Exercise task :: Retype word for word the lines lying between the line containing "upper_housing();" and the line containing "imported = [obj", together with those two lines themselves, and nothing besides.

▶

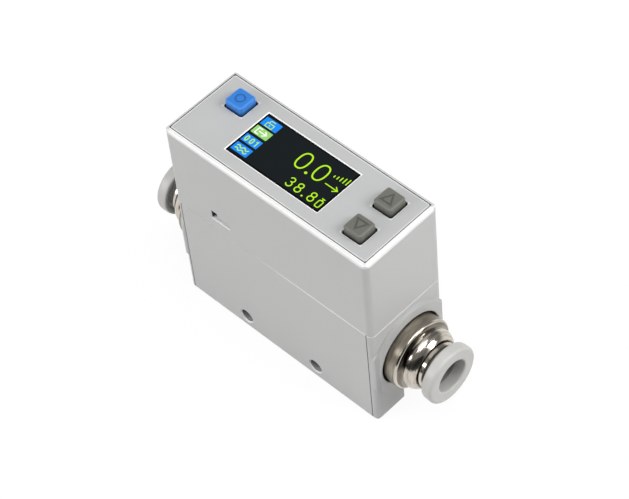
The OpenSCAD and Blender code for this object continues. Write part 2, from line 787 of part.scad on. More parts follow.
// Release ring: sleeve with a catch at its nose, and a dished disc with rounded edges
release_points = concat(
    [
        [ring_bore_r, nose_x], [sleeve_r - 0.3, nose_x], [sleeve_r, nose_x + 0.4], [sleeve_r + 0.35, nose_x + 0.8],
        [sleeve_r + 0.35, nose_x + 1.3], [sleeve_r, nose_x + 1.3], [sleeve_r, release_back + 1.2],
        [release_r - 1.6, release_back + 1.2], [release_r - 1.1, release_back + 0.1]
    ],
    curve([release_r - 0.9, release_back], [release_r - 0.1, release_back], [release_r - 0.05, release_back + 0.9], 5),
    curve([release_r, release_front - 0.8], [release_r, release_front], [release_r - 0.8, release_front], 6),
    curve([ring_bore_r + 0.5, release_front], [ring_bore_r, release_front], [ring_bore_r, release_front - 0.5], 4)
);

module release_ring(side) color(release_grey) turned(release_points, side);

// Fork that locks a fitting in the flow body
module clip(side) color(steel)
    translate([side * clip_x - clip_t / 2, 0, 0]) rotate([90, 0, 90]) linear_extrude(clip_t) difference() {
        translate([-clip_half_w, 0.6]) square([2 * clip_half_w, axis_h + 1.2]);
        translate([0, axis_h]) circle(clip_core_r + fit);
        translate([-clip_core_r - fit, axis_h]) square([2 * (clip_core_r + fit), 3]);
        translate([-notch_w / 2 + 0.5, 0]) square([notch_w - 1, 1.6]);
    }

upper_housing();
top_panel();
display_window();
display_module();
display_board();
set_key();
up_key();
down_key();
plunger("set");  // set_plunger
plunger("up");  // up_plunger
plunger("down");  // down_plunger
key_switches();
main_board();
board_chips();
board_link();
board_frame();
frame_screws();
connector_shroud();
connector_pins();
housing_gasket();
sensor_board();
sensor_chip();
sensor_gasket();
sensor_link();
flow_body();
side_cover();
flow_element();
flow_screens();
fitting(-1);  // inlet_fitting
fitting(1);  // outlet_fitting
o_ring(-1);  // inlet_o_ring
o_ring(1);  // outlet_o_ring
tube_seal(-1);  // inlet_seal
tube_seal(1);  // outlet_seal
chuck(-1);  // inlet_chuck
chuck(1);  // outlet_chuck
guide(-1);  // inlet_guide
guide(1);  // outlet_guide
release_ring(-1);  // inlet_release
release_ring(1);  // outlet_release
clip(-1);  // inlet_clip
clip(1);  // outlet_clip
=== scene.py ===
import math

import bpy
from mathutils import Matrix, Vector


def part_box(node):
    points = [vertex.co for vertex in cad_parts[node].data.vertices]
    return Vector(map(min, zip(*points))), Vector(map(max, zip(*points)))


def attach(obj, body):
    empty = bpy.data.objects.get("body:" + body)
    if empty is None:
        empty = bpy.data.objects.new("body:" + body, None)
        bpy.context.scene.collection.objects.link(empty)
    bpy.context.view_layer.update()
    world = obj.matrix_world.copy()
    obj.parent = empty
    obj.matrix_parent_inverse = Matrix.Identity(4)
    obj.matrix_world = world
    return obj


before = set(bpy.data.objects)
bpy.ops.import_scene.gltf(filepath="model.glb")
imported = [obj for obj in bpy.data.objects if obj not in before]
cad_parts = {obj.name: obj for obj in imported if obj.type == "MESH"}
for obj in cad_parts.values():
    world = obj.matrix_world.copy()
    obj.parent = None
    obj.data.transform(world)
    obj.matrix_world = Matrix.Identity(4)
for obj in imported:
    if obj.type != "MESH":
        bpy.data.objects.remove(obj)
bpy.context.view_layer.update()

bl_info = {
    "name": "Gas flow meter dressing",
    "version": (1, 0, 0),
    "blender": (4, 5, 0),
    "location": "3D View > Sidebar > Flow meter",
    "description": "Gives the packed gas flow meter its display, materials and studio",
    "category": "Object",
}

MM = 0.001
FINE = 0.00002  # how far a painted area reaches past the edge that it follows
KEY_SHORTFALL = 0.0005  # how much the hidden flange of a key is wider than its opening, to each side
KEY_MARK = 0.0018  # half width of the square that holds a key's engraved mark
KEY_FLAT = 0.00205  # half width of a key's top face, inside its rounded edge
KEY_SIDES = (-0.0004, 0.0012)  # heights from the panel between which the painted shade down a key's side ends
BEVEL_HIGHLIGHTS = {"key": 0.4, "panel": 0.35}  # how bright the painted highlights on these bevels are beside the window's
SEAM_EDGE = 0.0002  # height of the painted highlight along the seam
SEAM_GROWS = (-0.006, 0.008)  # places along the body between which that edge grows in
SEAM_FADES = (0.0290, 0.0295)  # distances from the middle between which it gets fainter at the ends
RIM_DEPTHS = (0.0013, 0.0008)  # depths below the top between which the painted highlight on the rounded top edge grows in
FAR_SIDES = (0.0016, 0.001)  # distances from the side between which the weaker painted highlight of the two far sides grows in
BOSS_EDGE = 0.00058  # depth of the painted shade on the edge round the bosses
BOSS_PLAIN = 0.001  # width round the recess in a boss that gets no painted shade
RECESS_GAP = 0.00035  # gap between a fitting's flange and the edge of the painted shade in the recess round it
RECESS_FLOOR = 0.0235  # distance from the middle at which the painted shade in the recess ends
RECESS_LIP = 0.0002  # width of the painted highlight on the lip round the recess
JOINT = (-0.00012, 0.00016)  # where the side cover's upright joint shows, from the cover's end
JOINT_DEPTH = 0.0012  # and how deep it shows from the cover's face
SIDE_HOLE = {"along": 0.01075, "height": 0.0034, "radius": 0.0017, "lip": 0.00025}
HOLE_LIP = (0.0003, -0.0008)  # heights from a hole's middle between which the painted highlight on its lip grows in
SNAP_WINDOW = {"from": -0.01755, "to": -0.01195, "sill": 0.0333, "head": 0.0357}  # places along and heights
SNAP_LEDGE = 0.0003  # height of the painted highlight on the edge under a snap window
SNAP_WALL = 0.00015  # how far inside the housing's face the painted shade of a snap window starts
HOOK_DEPTH = 0.0019  # how far in from the side of the inner frame its snap hooks reach
RING_BACK = (0.0029, 0.0026)  # depths behind a release ring's outer face where the painted shade on its back begins
FLANGE_END = 0.0329  # distance from the middle at which the ground flange meets the polished bead
FILLET = (0.03342, 0.0342)  # distances between which the fillet of the neck lies, darkened as painted shade
CREASE = ((0.0333, 0.0335), (0.0349, 0.0344))  # distances between which the painted dark reflection in the crease grows in, each way
CREASE_HEIGHTS = (0.0016, 0.0034)  # heights over the flow axis between which that painted reflection grows in
CREASE_SIDE = (-0.0008, -0.003)  # and places across
MARK_FOOT = 0.00001  # how deep in the window the display marks start
BRIGHT_ROOM = 0.34  # how far up metal shows the bright lower part of the room
NOISE = (0.3, 0.7)  # the range in which nearly all of a noise lies

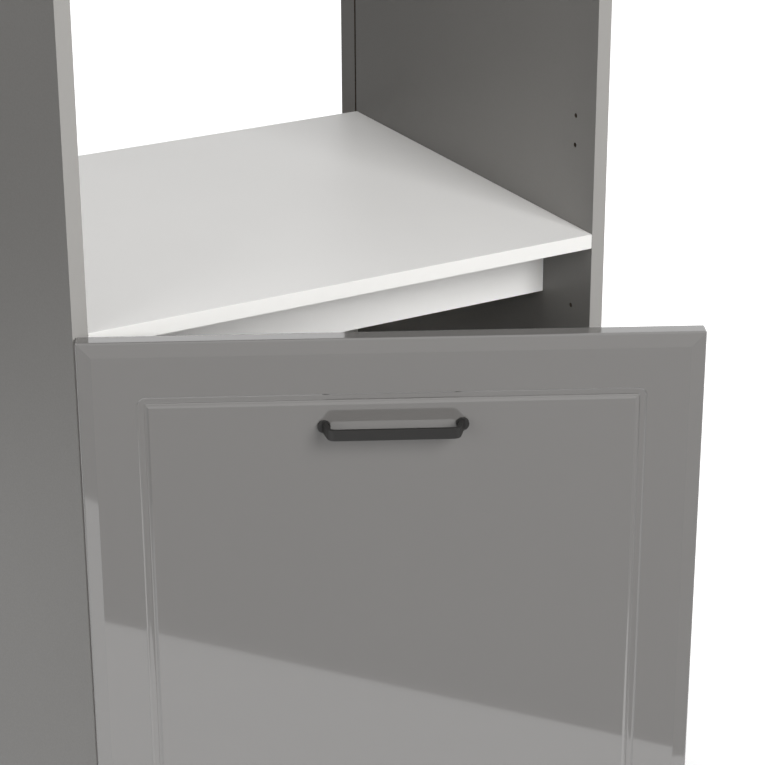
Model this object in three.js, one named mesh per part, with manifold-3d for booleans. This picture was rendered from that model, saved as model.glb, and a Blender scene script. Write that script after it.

◀

Response to the exercise ::
upper_housing();
top_panel();
display_window();
display_module();
display_board();
set_key();
up_key();
down_key();
plunger("set");  // set_plunger
plunger("up");  // up_plunger
plunger("down");  // down_plunger
key_switches();
main_board();
board_chips();
board_link();
board_frame();
frame_screws();
connector_shroud();
connector_pins();
housing_gasket();
sensor_board();
sensor_chip();
sensor_gasket();
sensor_link();
flow_body();
side_cover();
flow_element();
flow_screens();
fitting(-1);  // inlet_fitting
fitting(1);  // outlet_fitting
o_ring(-1);  // inlet_o_ring
o_ring(1);  // outlet_o_ring
tube_seal(-1);  // inlet_seal
tube_seal(1);  // outlet_seal
chuck(-1);  // inlet_chuck
chuck(1);  // outlet_chuck
guide(-1);  // inlet_guide
guide(1);  // outlet_guide
release_ring(-1);  // inlet_release
release_ring(1);  // outlet_release
clip(-1);  // inlet_clip
clip(1);  // outlet_clip
=== scene.py ===
import math

import bpy
from mathutils import Matrix, Vector


def part_box(node):
    points = [vertex.co for vertex in cad_parts[node].data.vertices]
    return Vector(map(min, zip(*points))), Vector(map(max, zip(*points)))


def attach(obj, body):
    empty = bpy.data.objects.get("body:" + body)
    if empty is None:
        empty = bpy.data.objects.new("body:" + body, None)
        bpy.context.scene.collection.objects.link(empty)
    bpy.context.view_layer.update()
    world = obj.matrix_world.copy()
    obj.parent = empty
    obj.matrix_parent_inverse = Matrix.Identity(4)
    obj.matrix_world = world
    return obj


before = set(bpy.data.objects)
bpy.ops.import_scene.gltf(filepath="model.glb")
imported = [obj for obj in bpy.data.objects if obj not in before]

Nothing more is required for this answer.